▶ [MATERIAL FOR THIS TASK]:
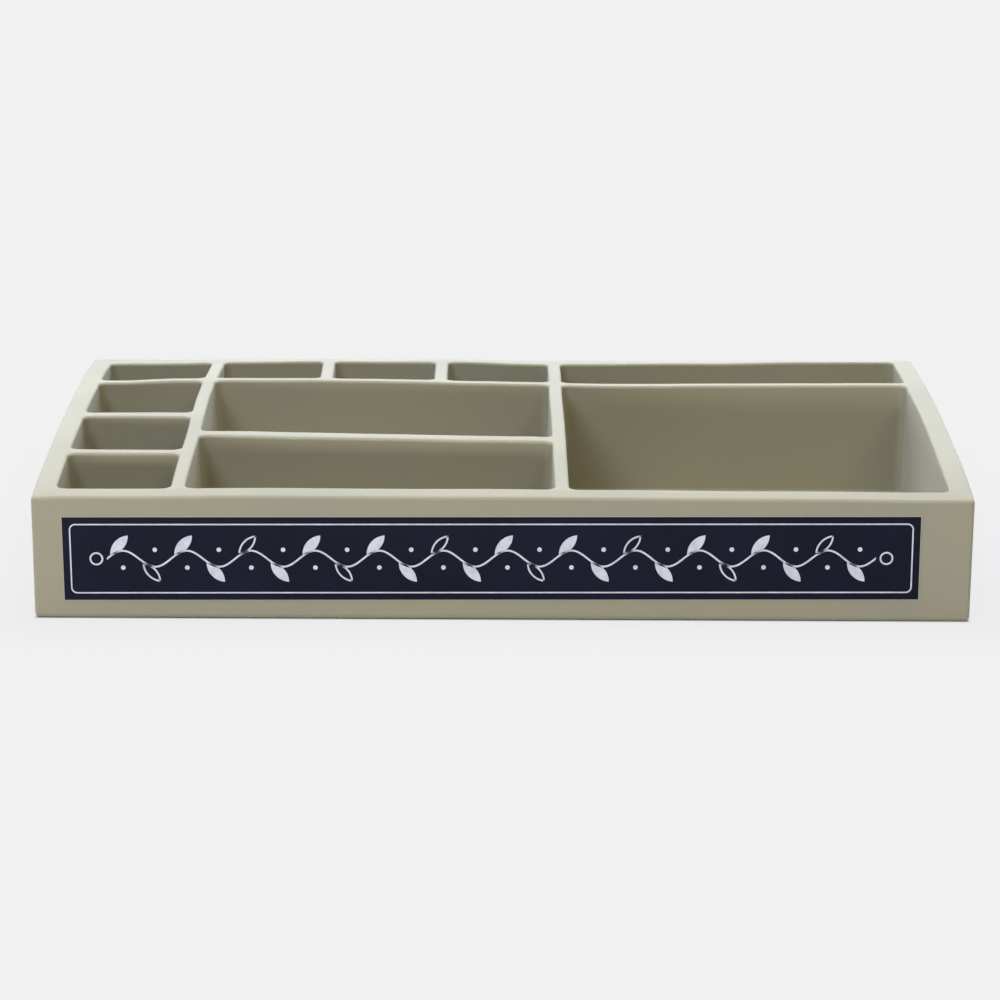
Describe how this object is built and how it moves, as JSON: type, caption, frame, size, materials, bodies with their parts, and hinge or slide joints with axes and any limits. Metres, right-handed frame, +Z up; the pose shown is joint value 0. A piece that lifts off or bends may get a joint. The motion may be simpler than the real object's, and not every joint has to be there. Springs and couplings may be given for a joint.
{
  "type": "vanity organizer",
  "caption": "Low rectangular vanity organizer tray with a crowned rim, a column and a row of small cells, two long middle compartments, a wide one and a rear slot.",
  "frame": {"origin": "middle of the footprint, on the surface that the pads stand on", "axes": "+X to the user's right along the long side, +Y away from the user, +Z up"},
  "size_m": [0.3008, 0.1732, 0.0451],
  "materials": {
    "soft_taupe": "moulded, matt and soft to the touch, warm taupe",
    "label_film": null,
    "pad_rubber": "matt soft rubber"
  },
  "bodies": {
    "root": {"tray_body": "soft_taupe", "front_label": "label_film", "foot_front_left": "pad_rubber", "foot_front_right": "pad_rubber", "foot_rear_left": "pad_rubber", "foot_rear_right": "pad_rubber"}
  },
  "joints": []
}
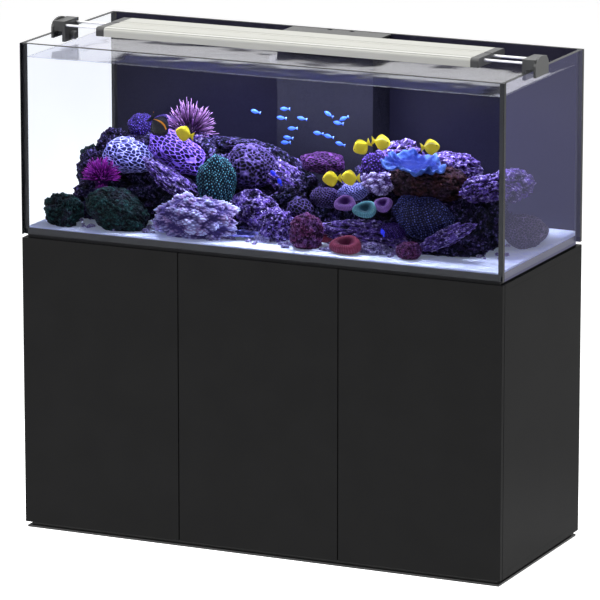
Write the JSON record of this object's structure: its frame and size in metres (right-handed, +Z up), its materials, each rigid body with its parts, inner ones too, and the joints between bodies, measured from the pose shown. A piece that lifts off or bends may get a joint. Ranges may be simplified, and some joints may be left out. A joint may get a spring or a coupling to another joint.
{
  "type": "aquarium on cabinet stand",
  "caption": "Rectangular glass aquarium on a black cabinet with handle-less doors, an overflow column, a sump, a reef and a clip-on lamp bar.",
  "frame": {"origin": "on the floor at the centre of the footprint", "axes": "+X to the right seen from the front along the length, +Y to the back, +Z up"},
  "size_m": [1.5146, 0.59, 1.471],
  "materials": {
    "cabinet_board": "satin black laminate on board",
    "base_board": "matt black",
    "foam": "matt closed-cell foam",
    "steel": "bright nickel plate",
    "black_plastic": "moulded, satin",
    "clear_glass": "polished float glass",
    "dark_glass": "glass with a black back",
    "silicone": "black silicone bead",
    "black_acrylic": "gloss black acrylic",
    "pipe": "grey pressure pipe",
    "sump_acrylic": "clear acrylic",
    "lamp_aluminium": "off-white satin extrusion",
    "lamp_plastic": "moulded, satin",
    "led_lens": "frosted lens, lit",
    "sand": "fine coral sand",
    "rock": "porous reef rock with growth"
  },
  "bodies": {
    "root": {"back_panel": "cabinet_board", "bottom_panel": "cabinet_board", "divider_panel": "cabinet_board", "drain_pipe": "pipe", "floor_plate": "base_board", "front_post": "cabinet_board", "hinge_arm_left_lower": "steel", "hinge_arm_left_upper": "steel", "hinge_arm_middle_lower": "steel", "hinge_arm_middle_upper": "steel", "hinge_arm_right_lower": "steel", "hinge_arm_right_upper": "steel", "overflow_front_panel": "black_acrylic", "overflow_left_panel": "black_acrylic", "overflow_right_panel": "black_acrylic", "plinth_frame": "base_board", "protein_skimmer": "black_plastic", "reef_rock_left": "rock", "reef_rock_right": "rock", "return_bulkhead": "pipe", "return_pipe": "pipe", "return_pump": "black_plastic", "sand_bed": "sand", "side_panel_left": "cabinet_board", "side_panel_right": "cabinet_board", "sump_tank": "sump_acrylic", "support_mat": "foam", "tank_back_glass": "dark_glass", "tank_bottom_glass": "dark_glass", "tank_front_glass": "clear_glass", "tank_left_glass": "clear_glass", "tank_right_glass": "clear_glass", "tank_seams": "silicone", "top_panel": "cabinet_board"},
    "left_door": {"door_left": "cabinet_board", "hinge_cup_left_lower": "steel", "hinge_cup_left_upper": "steel"},
    "middle_door": {"door_middle": "cabinet_board", "hinge_cup_middle_lower": "steel", "hinge_cup_middle_upper": "steel"},
    "right_door": {"door_right": "cabinet_board", "hinge_cup_right_lower": "steel", "hinge_cup_right_upper": "steel"},
    "left_latch": {"latch_plunger_left": "black_plastic"},
    "middle_latch": {"latch_plunger_middle": "black_plastic"},
    "right_latch": {"latch_plunger_right": "black_plastic"},
    "column_cover": {"overflow_lid": "black_acrylic"},
    "valve_lever": {"drain_valve_lever": "black_plastic"},
    "lamp_mounts": {"lamp_clamp_left": "lamp_plastic", "lamp_clamp_right": "lamp_plastic", "lamp_rod_left_front": "steel", "lamp_rod_left_back": "steel", "lamp_rod_right_front": "steel", "lamp_rod_right_back": "steel"},
    "lamp": {"lamp_housing": "lamp_aluminium", "lamp_end_cap_left": "lamp_plastic", "lamp_end_cap_right": "lamp_plastic", "lamp_led_strip": "led_lens"},
    "left_screw": {"clamp_screw_left": "lamp_plastic"},
    "right_screw": {"clamp_screw_right": "lamp_plastic"}
  },
  "joints": [
    {"name": "left_door_hinge", "type": "hinge", "parent": "root", "child": "left_door", "pos_m": [-0.744, -0.289, 0.441], "axis": [0, 0, -1], "range_deg": [0, 100]},
    {"name": "middle_door_hinge", "type": "hinge", "parent": "root", "child": "middle_door", "pos_m": [-0.243, -0.289, 0.441], "axis": [0, 0, -1], "range_deg": [0, 100]},
    {"name": "right_door_hinge", "type": "hinge", "parent": "root", "child": "right_door", "pos_m": [0.744, -0.289, 0.441], "axis": [0, 0, 1], "range_deg": [0, 100]},
    {"name": "left_latch_press", "type": "slide", "parent": "root", "child": "left_latch", "axis": [0, 1, 0], "range_m": [0, 0.003], "stiffness_N_per_m": 400},
    {"name": "middle_latch_press", "type": "slide", "parent": "root", "child": "middle_latch", "axis": [0, 1, 0], "range_m": [0, 0.003], "stiffness_N_per_m": 400},
    {"name": "right_latch_press", "type": "slide", "parent": "root", "child": "right_latch", "axis": [0, 1, 0], "range_m": [0, 0.003], "stiffness_N_per_m": 400},
    {"name": "column_cover_lift", "type": "slide", "parent": "root", "child": "column_cover", "axis": [0, 0, 1], "range_m": [0, 0.06]},
    {"name": "drain_valve_turn", "type": "hinge", "parent": "root", "child": "valve_lever", "pos_m": [0.075, 0.1954, 0.666], "axis": [0, 1, 0], "range_deg": [0, 90]},
    {"name": "lamp_lift", "type": "slide", "parent": "root", "child": "lamp_mounts", "axis": [0, 0, 1], "range_m": [0, 0.1]},
    {"name": "lamp_slide", "type": "slide", "parent": "lamp_mounts", "child": "lamp", "axis": [1, 0, 0], "range_m": [-0.05, 0.05]},
    {"name": "left_screw_turn", "type": "hinge", "parent": "lamp_mounts", "child": "left_screw", "pos_m": [-0.715, -0.0385, 1.42], "axis": [1, 0, 0], "continuous": true},
    {"name": "right_screw_turn", "type": "hinge", "parent": "lamp_mounts", "child": "right_screw", "pos_m": [0.715, -0.0385, 1.42], "axis": [1, 0, 0], "continuous": true}
  ]
}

▶ [EXERCISE REQUIREMENTS]: Can you reproduce all the material exactly?

▶ [RESULT OF THE TASK]:
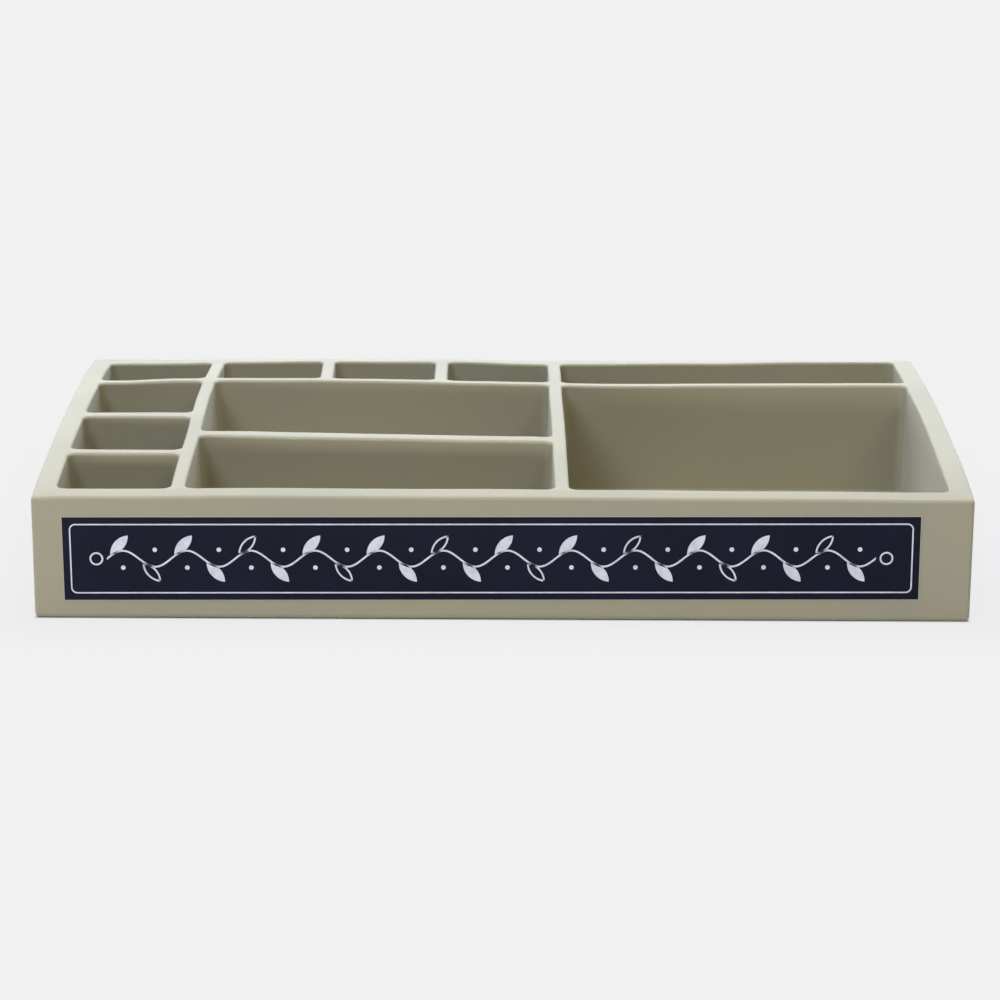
Describe how this object is built and how it moves, as JSON: type, caption, frame, size, materials, bodies with their parts, and hinge or slide joints with axes and any limits. Metres, right-handed frame, +Z up; the pose shown is joint value 0. A piece that lifts off or bends may get a joint. The motion may be simpler than the real object's, and not every joint has to be there. Springs and couplings may be given for a joint.
{
  "type": "vanity organizer",
  "caption": "Low rectangular vanity organizer tray with a crowned rim, a column and a row of small cells, two long middle compartments, a wide one and a rear slot.",
  "frame": {"origin": "middle of the footprint, on the surface that the pads stand on", "axes": "+X to the user's right along the long side, +Y away from the user, +Z up"},
  "size_m": [0.3008, 0.1732, 0.0451],
  "materials": {
    "soft_taupe": "moulded, matt and soft to the touch, warm taupe",
    "label_film": null,
    "pad_rubber": "matt soft rubber"
  },
  "bodies": {
    "root": {"tray_body": "soft_taupe", "front_label": "label_film", "foot_front_left": "pad_rubber", "foot_front_right": "pad_rubber", "foot_rear_left": "pad_rubber", "foot_rear_right": "pad_rubber"}
  },
  "joints": []
}
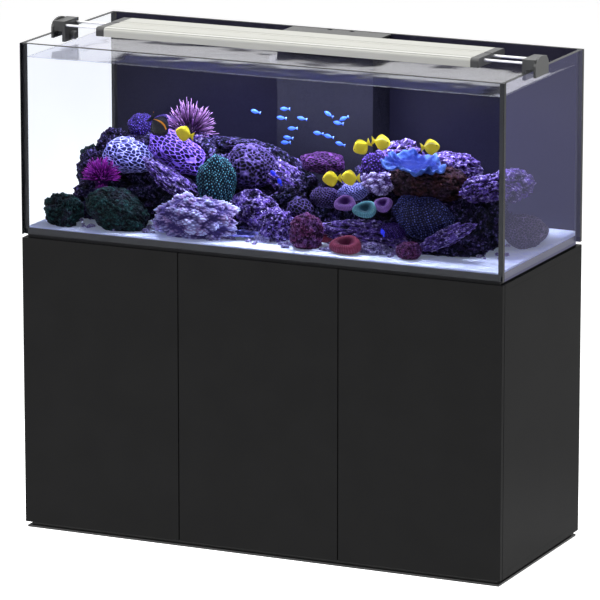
Write the JSON record of this object's structure: its frame and size in metres (right-handed, +Z up), its materials, each rigid body with its parts, inner ones too, and the joints between bodies, measured from the pose shown. A piece that lifts off or bends may get a joint. Ranges may be simplified, and some joints may be left out. A joint may get a spring or a coupling to another joint.
{
  "type": "aquarium on cabinet stand",
  "caption": "Rectangular glass aquarium on a black cabinet with handle-less doors, an overflow column, a sump, a reef and a clip-on lamp bar.",
  "frame": {"origin": "on the floor at the centre of the footprint", "axes": "+X to the right seen from the front along the length, +Y to the back, +Z up"},
  "size_m": [1.5146, 0.59, 1.471],
  "materials": {
    "cabinet_board": "satin black laminate on board",
    "base_board": "matt black",
    "foam": "matt closed-cell foam",
    "steel": "bright nickel plate",
    "black_plastic": "moulded, satin",
    "clear_glass": "polished float glass",
    "dark_glass": "glass with a black back",
    "silicone": "black silicone bead",
    "black_acrylic": "gloss black acrylic",
    "pipe": "grey pressure pipe",
    "sump_acrylic": "clear acrylic",
    "lamp_aluminium": "off-white satin extrusion",
    "lamp_plastic": "moulded, satin",
    "led_lens": "frosted lens, lit",
    "sand": "fine coral sand",
    "rock": "porous reef rock with growth"
  },
  "bodies": {
    "root": {"back_panel": "cabinet_board", "bottom_panel": "cabinet_board", "divider_panel": "cabinet_board", "drain_pipe": "pipe", "floor_plate": "base_board", "front_post": "cabinet_board", "hinge_arm_left_lower": "steel", "hinge_arm_left_upper": "steel", "hinge_arm_middle_lower": "steel", "hinge_arm_middle_upper": "steel", "hinge_arm_right_lower": "steel", "hinge_arm_right_upper": "steel", "overflow_front_panel": "black_acrylic", "overflow_left_panel": "black_acrylic", "overflow_right_panel": "black_acrylic", "plinth_frame": "base_board", "protein_skimmer": "black_plastic", "reef_rock_left": "rock", "reef_rock_right": "rock", "return_bulkhead": "pipe", "return_pipe": "pipe", "return_pump": "black_plastic", "sand_bed": "sand", "side_panel_left": "cabinet_board", "side_panel_right": "cabinet_board", "sump_tank": "sump_acrylic", "support_mat": "foam", "tank_back_glass": "dark_glass", "tank_bottom_glass": "dark_glass", "tank_front_glass": "clear_glass", "tank_left_glass": "clear_glass", "tank_right_glass": "clear_glass", "tank_seams": "silicone", "top_panel": "cabinet_board"},
    "left_door": {"door_left": "cabinet_board", "hinge_cup_left_lower": "steel", "hinge_cup_left_upper": "steel"},
    "middle_door": {"door_middle": "cabinet_board", "hinge_cup_middle_lower": "steel", "hinge_cup_middle_upper": "steel"},
    "right_door": {"door_right": "cabinet_board", "hinge_cup_right_lower": "steel", "hinge_cup_right_upper": "steel"},
    "left_latch": {"latch_plunger_left": "black_plastic"},
    "middle_latch": {"latch_plunger_middle": "black_plastic"},
    "right_latch": {"latch_plunger_right": "black_plastic"},
    "column_cover": {"overflow_lid": "black_acrylic"},
    "valve_lever": {"drain_valve_lever": "black_plastic"},
    "lamp_mounts": {"lamp_clamp_left": "lamp_plastic", "lamp_clamp_right": "lamp_plastic", "lamp_rod_left_front": "steel", "lamp_rod_left_back": "steel", "lamp_rod_right_front": "steel", "lamp_rod_right_back": "steel"},
    "lamp": {"lamp_housing": "lamp_aluminium", "lamp_end_cap_left": "lamp_plastic", "lamp_end_cap_right": "lamp_plastic", "lamp_led_strip": "led_lens"},
    "left_screw": {"clamp_screw_left": "lamp_plastic"},
    "right_screw": {"clamp_screw_right": "lamp_plastic"}
  },
  "joints": [
    {"name": "left_door_hinge", "type": "hinge", "parent": "root", "child": "left_door", "pos_m": [-0.744, -0.289, 0.441], "axis": [0, 0, -1], "range_deg": [0, 100]},
    {"name": "middle_door_hinge", "type": "hinge", "parent": "root", "child": "middle_door", "pos_m": [-0.243, -0.289, 0.441], "axis": [0, 0, -1], "range_deg": [0, 100]},
    {"name": "right_door_hinge", "type": "hinge", "parent": "root", "child": "right_door", "pos_m": [0.744, -0.289, 0.441], "axis": [0, 0, 1], "range_deg": [0, 100]},
    {"name": "left_latch_press", "type": "slide", "parent": "root", "child": "left_latch", "axis": [0, 1, 0], "range_m": [0, 0.003], "stiffness_N_per_m": 400},
    {"name": "middle_latch_press", "type": "slide", "parent": "root", "child": "middle_latch", "axis": [0, 1, 0], "range_m": [0, 0.003], "stiffness_N_per_m": 400},
    {"name": "right_latch_press", "type": "slide", "parent": "root", "child": "right_latch", "axis": [0, 1, 0], "range_m": [0, 0.003], "stiffness_N_per_m": 400},
    {"name": "column_cover_lift", "type": "slide", "parent": "root", "child": "column_cover", "axis": [0, 0, 1], "range_m": [0, 0.06]},
    {"name": "drain_valve_turn", "type": "hinge", "parent": "root", "child": "valve_lever", "pos_m": [0.075, 0.1954, 0.666], "axis": [0, 1, 0], "range_deg": [0, 90]},
    {"name": "lamp_lift", "type": "slide", "parent": "root", "child": "lamp_mounts", "axis": [0, 0, 1], "range_m": [0, 0.1]},
    {"name": "lamp_slide", "type": "slide", "parent": "lamp_mounts", "child": "lamp", "axis": [1, 0, 0], "range_m": [-0.05, 0.05]},
    {"name": "left_screw_turn", "type": "hinge", "parent": "lamp_mounts", "child": "left_screw", "pos_m": [-0.715, -0.0385, 1.42], "axis": [1, 0, 0], "continuous": true},
    {"name": "right_screw_turn", "type": "hinge", "parent": "lamp_mounts", "child": "right_screw", "pos_m": [0.715, -0.0385, 1.42], "axis": [1, 0, 0], "continuous": true}
  ]
}